LAWS(SC)-2009-7-210

RAJA KANTHAM N. Vs. STATE: INSPECTOR OF POLICE

Decided On July 23, 2009
Raja Kantham N. Appellant
V/S
State: Inspector Of Police Respondents

JUDGEMENT

(1.) The accused-Appellant was, at the relevant time, working as a Senior Accountant in the District Treasury Office, Warangal. On 4th June, 1991, a salary bill pertaining to 23 employees of Irrigation Division No. 2 amounting to Rs. 43,178/- was submitted in the District Treasury Office, Warangal. As per the prosecution story, the very same evening, the complainant Venugopal PW-1 and his colleague K. Srinuvas Rao PW-2 approached the accused and enquired about the bill. The accused demanded Rs. 700/- as a bribe for getting the bill passed. As the complainant was not willing to pay this amount he approached the DSP, Anti Corruption Bureau, Warangal and lodged a complaint, Ext.P.1 On the basis of this complaint a trap was arranged on 6th June, 1991 when the accused allegedly accepted the amount from PW.1. The tainted money was recovered from the Appellant and on the phenolphthalein test, the solution turned pink. On the completion of the investigation, the accused was charged under Sections 11 and 13(2) read with Section 13(1)(d) of the Prevention of Corruption Act, 1988 and brought to trial.

(2.) The prosecution, in support of its case, examined P Ws 1-6 and put on record Exhibits P.1-P.20 and M. Os. 1-8. Four witnesses in defence, D Ws.1 - 4, were also examined by the accused. The trial Judge went through the evidence on record very carefully and in the course of a very elaborate judgment, discussing all aspects of the case held that the evidence of P Ws.1 and 2 was not worthy of credence as it was clear that the payment of Rs. 700/- had been made towards repayment of a loan which one Prasad, a nephew of P.W.1 the complainant had taken from the accused, and that the record indicated that the accused and the complainant represented two different factions of employees union and that was an additional reason for what could be a case of false implication. It was further held that as the accused and PW.1 were residents of the same village it appeared that there was some rivalry between them inter se. The Trial Court also observed that the very fact of the trap being struck was itself in doubt as PW.2 who was to give a signal after the money has been passed over had not made any signal on which the DSP had sent Constable Satyanarayana to find out whether the money had been paid, and it was after Satyanarayana reported to the DSP that the money had in fact been handed over that the raid had been carried out. The Court concluded that as Constable Satyanarayar a had not been produced as a witness also indicated the falsity of the case. The Court accordingly acquitted the accused for the offence charged. An appeal was thereafter taken to the High Court and on the basis of a casual examination of the evidence and a brief discussion in one or two paragraphs, the exhaustive judgment of the Trial Court has been set aside and the accused convicted. This matter is before us by way of special leave.
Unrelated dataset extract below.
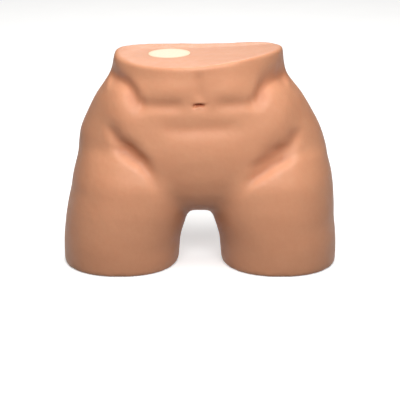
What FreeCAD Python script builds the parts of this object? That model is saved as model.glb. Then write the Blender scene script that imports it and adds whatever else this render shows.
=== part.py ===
"""A free-standing lower-torso form: waist, hips and the tops of two thighs, moulded in one soft elastomer
skin round a lighter foam core, with a blank round label let into the top face. The crotch is plain and
smooth, as on a shop mannequin. It stands on the flat ends of its thighs and has no moving parts.

Millimetres. +Z is up, -Y is the front, +X is the form's left side. The form is drawn about the axis of its
waist, and moved at the end so that the origin lies on the floor under the middle of its outline.
"""
import FreeCAD, Part

import math
import os

from FreeCAD import Placement, Rotation, Vector

# Driving sizes, each of which can be changed by itself.
hip_span = 348.0          # across the outside of both thighs, the widest place
height = 266.0            # floor to the middle of the top face
thigh_width = 147.0       # one thigh at the floor, across
thigh_front = 77.0        # the thigh's reach in front of the waist's axis, at the floor
thigh_back = 70.0         # and behind it
crotch_height = 72.0      # floor to the lowest point of the crotch
waist_width = 218.0       # at the narrowest place, where the hip flare starts
rim_width = 205.0         # across the top face
belly_front = 75.0        # the belly's reach in front of the waist's axis
loin_back = 53.0          # the small of the back's reach behind it
hip_back = 103.0          # the reach of the flat between the buttocks
buttock_width = 140.0     # one buttock, across
buttock_depth = 176.0
buttock_height = 140.0
buttock_back = 126.0      # the furthest reach behind the waist's axis
buttock_overlap = 6.0     # how far each buttock's inner side passes the middle
buttock_drop = 12.0       # how far the buttocks hang below the crotch
wall = 18.0               # the skin's thickness
rim_radius = 6.0          # the rounded edge of the top face
foot_radius = 4.0         # the rounded edge round the end of each thigh
crotch_radius = 12.0      # the rounded underside of the crotch
crotch_turn = 13.7        # how far above its underside the crotch has spread out under the belly
top_roll = 1.0            # degrees that the top face leans, up towards +X
label_diameter = 52.0
label_thickness = 0.8
label_offset = 38.0       # from the middle of the top face, towards -X
label_set_back = 7.0      # and towards the back

# Shape of the cross-sections: 2 is an ellipse, and more is squarer.
front_squareness = 2.15
back_squareness = 2.7
thigh_squareness = 2.15
points_per_section = 24
same_place = 0.01         # points closer than this are one point

# The trunk's cross-sections, from the bottom up, in three runs. Each row is level, half width, front, back.
# Underside to widest hips. Level: share of the way between them. Half width: share of half the hip span.
# Front and back: added to belly_front and hip_back. Two rows at levels of their own come first.
widest_level = 0.556      # the widest hips, as a share of the height
underside_row = (0.210, -34, -50)
turn_row = (0.470, -15, -26)
hip_rows = [
    (0.42, 0.710, -4, -4),
    (0.70, 0.840, 2, 0),
    (1.00, 0.884, 3, -5),
]
# Widest hips to the notch over the hips. Level: share of the height. Half width: share of half the hip
# span. Front and back: added to belly_front and loin_back.
flank_rows = [
    (0.67, 0.846, 2, 32),
    (0.77, 0.775, 0, 16),
    (0.855, 0.688, -2, 4),
]
# The waist, up to the rim. Level: share of the height. Half width: added to half the rim's width.
# Front and back: as above. The notch itself, below these, is waist_width across.
notch_level = 0.91
notch_hollow = 2.0        # how far the belly falls back at the notch
waist_rows = [
    (0.95, 2.5, -1, 1),
    (0.97, 0.0, 0, 2),
]
past_the_cut = 12.0       # the blank for the trunk runs this far past the top cut,
blank_taper = 4.0         # draws in by this much on each side,
blank_back = 3.0          # and reaches this much further back than the small of the back

# A thigh's cross-sections. Level: share of the thigh's own length. Then how far the outside is drawn in,
# and what is added to the half width, the front reach and the back reach.
thigh_top = 0.66          # where a thigh ends inside the hips, as a share of the height
thigh_rows = [
    (0.00, 0, 0, 0, 0),
    (0.25, 1, 1, 3, 3),
    (0.46, 5, 6, 5, 9),
    (0.66, 12, 7, 3, 12),
    (0.84, 22, -2, -10, 4),
    (1.00, 40, -18, -28, -12),
]


def power(value, squareness):
    """A cosine or sine bent towards a square, with its sign kept."""
    return math.copysign(abs(value) ** (2.0 / squareness), value)


def section(level, half_width, front, back, centre=0.0, squareness=None):
    """A closed, smooth cross-section at one level, as a wire. front and back are reaches from y = 0."""
    front_n = squareness or front_squareness
    back_n = squareness or back_squareness
    widest = (back - front) / 2.0
    points = []
    for i in range(points_per_section):
        angle = 2.0 * math.pi * i / points_per_section
        across, along = math.cos(angle), math.sin(angle)
        n = back_n if along > 0 else front_n
        reach = back - widest if along > 0 else front + widest
        points.append(Vector(centre + half_width * power(across, n), widest + reach * power(along, n),
                             level))
    curve = Part.BSplineCurve()
    curve.interpolate(Points=points, PeriodicFlag=True)
    return Part.Wire([curve.toShape()])


def flat_edges(shape, distance):
    """The edges that lie in a plane, where distance gives how far a point is from it."""
    def on_plane(point):
        return abs(distance(point)) < same_place

    def middle(edge):
        return edge.valueAt((edge.FirstParameter + edge.LastParameter) / 2)

    return [edge for edge in shape.Edges
            if on_plane(middle(edge)) and all(on_plane(corner.Point) for corner in edge.Vertexes)]


def hips(inset):
    """The trunk from the crotch to past the top cut, drawn inset by a wall."""
    underside = crotch_height + inset
    rise = height * widest_level - underside
    half_hip = hip_span / 2.0
    half_rim = rim_width / 2.0
    lowest = ((underside, underside_row), (underside + crotch_turn, turn_row))
    levels = [(level, half_hip * width, belly_front + front, hip_back + back)
              for level, (width, front, back) in lowest]
    levels += [(underside + share * rise, half_hip * width, belly_front + front, hip_back + back)
               for share, width, front, back in hip_rows]
    levels += [(height * share, half_hip * width, belly_front + front, loin_back + back)
               for share, width, front, back in flank_rows]
    levels += [(height * notch_level, waist_width / 2.0, belly_front - notch_hollow, loin_back)]
    levels += [(height * share, half_rim + width, belly_front + front, loin_back + back)
               for share, width, front, back in waist_rows]
    levels += [(height + past_the_cut, half_rim - blank_taper, belly_front, loin_back + blank_back)]
    wires = [section(z, half - inset, front - inset, back - inset) for z, half, front, back in levels]
    return Part.makeLoft(wires, True)


def round_crotch(trunk):
    """The trunk with the edge of its underside rounded over."""
    return trunk.makeFillet(crotch_radius, flat_edges(trunk, lambda p: p.z - crotch_height))


def thigh(side, inset):
    """One thigh, from the floor up into the hips. side is 1 or -1."""
    wires = []
    for share, drawn_in, wider, front, back in thigh_rows:
        level = max(height * thigh_top * share, inset)
        half_width = thigh_width / 2.0 + wider
        centre = side * (hip_span / 2.0 - drawn_in - half_width)
        reach_front, reach_back = thigh_front + front - inset, thigh_back + back - inset
        wires.append(section(level, half_width - inset, reach_front, reach_back, centre, thigh_squareness))
    return Part.makeLoft(wires, True)


def buttock(side, inset):
    """One buttock, an egg set into the back of the hips."""
    stretch = FreeCAD.Matrix()
    stretch.scale(buttock_width / 2 - inset, buttock_depth / 2 - inset, buttock_height / 2 - inset)
    egg = Part.makeSphere(1.0).transformGeometry(stretch)
    egg.translate(Vector(side * (buttock_width / 2 - buttock_overlap), buttock_back - buttock_depth / 2,
                         crotch_height + buttock_height / 2 - buttock_drop))
    return egg


def top_plane():
    """Where the top face lies: its middle, leaning up towards +X."""
    return Placement(Vector(0, 0, height), Rotation(Vector(0, 1, 0), -top_roll))


def above_the_top(inset):
    """A block, larger than the form, whose underside is the top face, lowered by an inset."""
    size = 2.0 * (hip_span + height)
    block = Part.makeBox(size, size, size, Vector(-size / 2, -size / 2, -inset))
    block.Placement = top_plane().multiply(block.Placement)
    return block


def body(trunk, inset):
    """A trunk joined to its thighs and buttocks and cut off at the top, all drawn inset by a wall."""
    limbs = [thigh(side, inset) for side in (-1, 1)] + [buttock(side, inset) for side in (-1, 1)]
    return trunk.fuse(limbs).cut(above_the_top(inset)).removeSplitter()


def rounded(shape):
    """The body with its top and bottom edges rounded over."""
    to_top = top_plane().inverse()
    tops = flat_edges(shape, lambda p: to_top.multVec(p).z)
    feet = flat_edges(shape, lambda p: p.z)
    return shape.makeFillet(rim_radius, tops).makeFillet(foot_radius, feet)


def label():
    """A thin disc, flush with the top face."""
    disc = Part.makeCylinder(label_diameter / 2, label_thickness,
                             Vector(-label_offset, label_set_back, -label_thickness))
    disc.Placement = top_plane().multiply(disc.Placement)
    return disc


def one_solid(shape):
    """The shape's only solid, checked."""
    found = shape.Solids
    assert len(found) == 1 and found[0].isValid(), f"{len(found)} solids"
    return found[0]


foam_core = one_solid(body(hips(wall), wall))
top_label = one_solid(label())
outside = one_solid(rounded(body(round_crotch(hips(0.0)), 0.0)))
skin = one_solid(outside.cut(foam_core).cut(top_label))

outline = skin.optimalBoundingBox()
to_middle = Vector(0, -(outline.YMin + outline.YMax) / 2.0, 0)
print(f"the waist's axis lies at y = {to_middle.y:.2f} mm")

os.makedirs("parts", exist_ok=True)
for name, shape in {"skin": skin, "foam_core": foam_core, "top_label": top_label}.items():
    shape.translate(to_middle)
    shape.exportStep(f"parts/{name}.step")
    box = shape.optimalBoundingBox()
    print(f"{name}: {box.XLength:.1f} x {box.YLength:.1f} x {box.ZLength:.1f} mm, "
          f"{shape.Volume / 1e6:.3f} litres, z from {box.ZMin:.2f}")
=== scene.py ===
# %% [markdown]
# # A lower-torso form, moulded in one soft skin
# The object is a free-standing form of a waist, two hips and the tops of two thighs, like the hip form that
# a shop dresses in briefs. One soft elastomer skin is moulded round a foam core, the top is cut off flat, and
# a blank round label is let into the cut. Nothing on it moves.
#
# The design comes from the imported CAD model, which is loaded first and never changed. Blender gives the skin
# its real surface: muscles, creases, a soft rim, and a finish.

# %% Load the frame
import math

import bmesh
import bpy
import numpy as np
from mathutils import Matrix, Vector, bvhtree


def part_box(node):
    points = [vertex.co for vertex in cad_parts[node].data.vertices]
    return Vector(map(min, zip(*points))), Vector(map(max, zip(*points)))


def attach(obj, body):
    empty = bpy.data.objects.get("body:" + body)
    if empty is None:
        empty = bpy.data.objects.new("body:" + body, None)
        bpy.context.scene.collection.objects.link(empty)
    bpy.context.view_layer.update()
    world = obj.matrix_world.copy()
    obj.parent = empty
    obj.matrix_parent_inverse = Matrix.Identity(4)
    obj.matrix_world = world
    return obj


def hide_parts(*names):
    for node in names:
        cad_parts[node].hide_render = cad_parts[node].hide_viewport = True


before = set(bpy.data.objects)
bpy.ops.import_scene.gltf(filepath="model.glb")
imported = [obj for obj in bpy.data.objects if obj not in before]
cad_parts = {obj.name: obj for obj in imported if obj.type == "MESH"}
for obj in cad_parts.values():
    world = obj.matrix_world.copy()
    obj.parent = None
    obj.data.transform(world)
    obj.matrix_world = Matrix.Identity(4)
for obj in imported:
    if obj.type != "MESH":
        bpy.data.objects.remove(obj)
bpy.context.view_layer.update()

mm = 0.001

# %% [markdown]
# Every size of the form below is in millimetres from the axis of its waist, and is multiplied by `mm` when it
# reaches a mesh. The label's own box tells where the waist's axis and the leaning top face are, so the skin
# lands on them.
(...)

(3.) Mr. P.S. Patwalia, the learned senior counsel for the Appellant, has first and foremost submitted that if the Trial Court had taken a decision which could be possible on the evidence, interference by the High Court in an appeal against acquittal on the plea that a different view was also possible, was not called for. He has also pointed out that the cash recovered was a re-payment of the loan which had been taken by Prasad and the factum of the loan stood proved not only from the statement of the defence witnesses but even from the cross-examination of P.W.1 himself. He has also pointed out that as Satyanarayana, the Constable had not been produced in evidence, it appeared that the trap had in fact not been struck but the whole matter concocted for the reason that P.W. 1 Venugopal have deep animosity towards the Appellant.